The combination of clear differentiation plus consistent execution on owned channels creates a powerful dynamic: instead of competing on price or hoping that service quality speaks for itself, you’re building a recognizable brand narrative that attracts both clients and candidates. Larger competitors with generic messaging and fragmented execution can’t compete with that, regardless of their budget or size.

Ready to Compete Smarter?

Winning back market share from bigger competitors doesn’t require matching their budget. It requires being clearer about what you stand for, more consistent in communicating it, and more disciplined about investing in owned channels that build long-term pipeline instead of chasing short-term leads.

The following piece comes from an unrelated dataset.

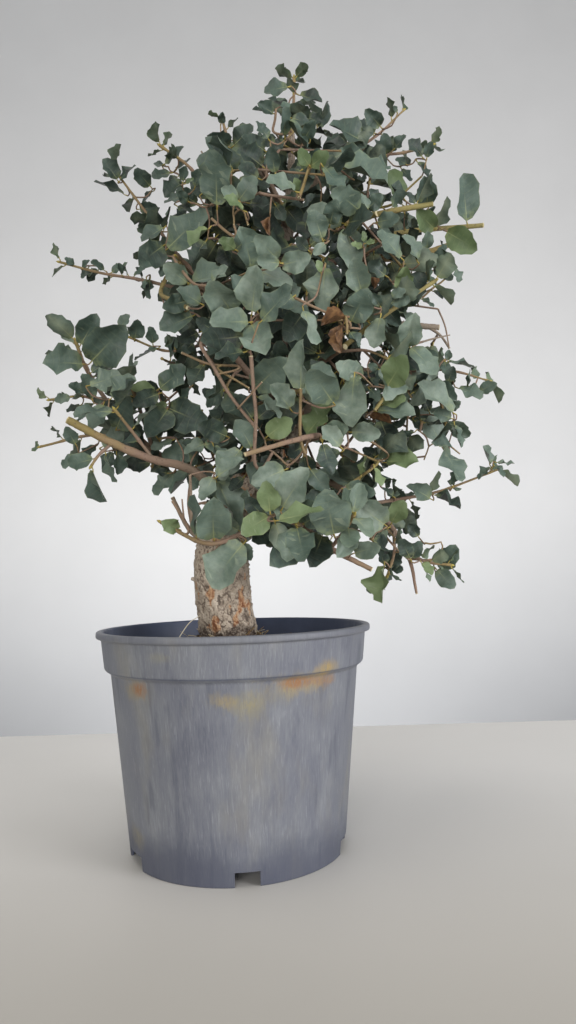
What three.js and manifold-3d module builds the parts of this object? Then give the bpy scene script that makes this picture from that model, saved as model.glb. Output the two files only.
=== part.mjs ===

Start this week by auditing your current marketing across all branches and channels. Document what your differentiation actually is today, not what you wish it was, but what you can honestly claim based on your team’s strengths, market position, and client results. Then assess whether that differentiation is clear in your website copy, email templates, social media, and sales materials. If the gap between your actual strength and how you’re communicating it is large, that gap is where your competitors are winning.

The firms that close that gap fastest are the ones that start winning deals back.